In the meantime, the devastation of Khwarazm continued. The Mongols revisited the cities and provinces they had already destroyed and what was left after the invasions of Genghiz Khan was devastated once again. In 1251, Mangu was elected the Chief Khan of all Mongols. His first act was to launch two expeditions, one under his brother Kublai Khan to conquer southern China and the other under Hulagu Khan to bring an end to the Caliphate in Baghdad. On both counts, the Mongols were successful.

Hulagu established himself in Isfahan and methodically moved to eliminate all resistance. His first objective was the Assassins who posed a potential threat to his rear guard. Hulagu knew that the Assassins, an offshoot of the Fatimid sect, were a major factor in the instability of the Muslim world during the 11th and 12th centuries and had terrorized successive Muslim dynasties by assassinating generals, viziers and sultans alike. It was the dagger of an assassin that had brought to an end the life of the brilliant vizier, Nizam ul Mulk (1091). During the year 1256, Hulagu attacked the hideouts of the Assassins, eliminating them one after the other.

In the winter of 1257, Hulagu moved towards Baghdad. A de-facto alliance was formed between the Christian powers and the Mongols to eliminate Islam. The Crusaders and the Armenians attacked in northern Syria diverting some of the Turkish contingents that might have been available for the defense of Baghdad. Al Musta’sim was no military match for Hulagu. Suffering from the same kind of fatalistic self-delusion that had characterized the encounter of Shah Muhammed of Khwarazm with Genghiz Khan, Al Musta’sim failed to organize an effective defense of the capital. The treasury of the Caliph that could have been used to raise a large army remained closed. Hulagu sent a summons to Caliph Musta’sim to surrender. When the Caliph refused, Hulagu laid siege to the Abbasid capital and methodically moved to reduce it.

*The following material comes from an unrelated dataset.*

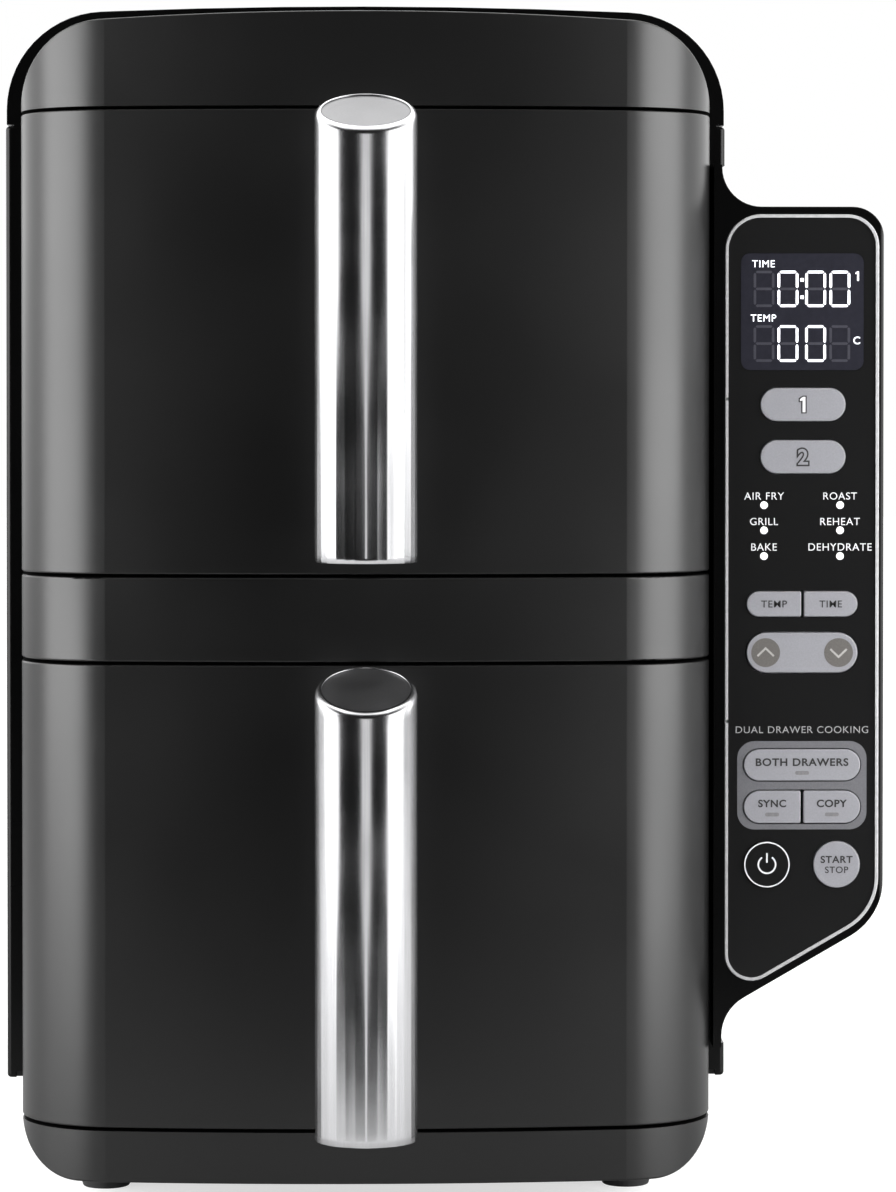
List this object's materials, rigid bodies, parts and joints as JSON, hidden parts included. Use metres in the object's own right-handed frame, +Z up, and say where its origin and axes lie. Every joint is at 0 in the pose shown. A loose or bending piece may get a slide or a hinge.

In June 1258, the city of Baghdad surrendered. No description can do justice to the horrors that followed. The sack of Baghdad lasted a week. More than a million inhabitants were slaughtered. Al Musta’sim was wrapped in a carpet, beaten with clubs and trampled to death by Mongol horses. Mosques were pulled down. Libraries burned. Great men of learning were tortured to death. Artisans were enslaved. Women were dragged, abused and left to die along far-away roads. The dams on the Tigris and the Euphrates that the Abbasids had built up over a period of five centuries were demolished. The destruction of dams throughout Central Asia depressed agriculture and slowed population and economic recovery for many centuries. Baghdad, which was once the premier city of the world, became a ghost town.

The fall of Baghdad marked a major event in world history. With it, the curtain fell on the classic Islamic period. Baghdad had been founded and established by the Abbasids as the capital of orthodox Islam after Madina and Damascus. It was the seat of the Caliphate and the vortex of Islamic political life. It was to Baghdad that kings and sultans alike turned, seeking legitimacy for their temporal power and guidance on spiritual matters. With the demolition of the Caliphate in Baghdad, Muslims had to reinvent that institution so that the temporal and spiritual life of Islam might continue to have a focus.

Hulagu established himself in Hamadan from where he organized more expeditions. All of Iraq was subjugated. Aleppo in northern Syria fell in 1260 to the combined onslaught of Mongol, Armenian and Crusader armies. Palestine lay ahead and held the key to Egypt and the cities of Mecca and Madina. Only the Ganges plains of India escaped the Mongol conquests thanks to the resistance of the Mamluke sultans of India and the statesmanship of Altumish and his daughter Razia Sultana. The hour was dark indeed. It appeared that the light of Islam that had been lit six hundred years earlier might be physically extinguished.

The classic Islamic civilization was the light that had kept learning, art and culture alive for 600 years while Europe lay in the stupor of its Dark Ages. This civilization, even in its waning years, was at once spiritual and empirical, absorbing and transforming the best that the ancient civilizations of Greece, India, Persia and Egypt had to offer. After the fall of Baghdad, Islam went through a process of self-renewal. It turned increasingly inward, towards tasawwuf and the sciences of the soul. It was this Sufi Islam that was to conquer the conquering Mongols, win the hearts of millions in India, Indonesia and Africa and shape the destiny of three continents for the next 400 years.

Thus, it was in the year 1258 that a civilization died even as it renewed and expressed itself on a different plane.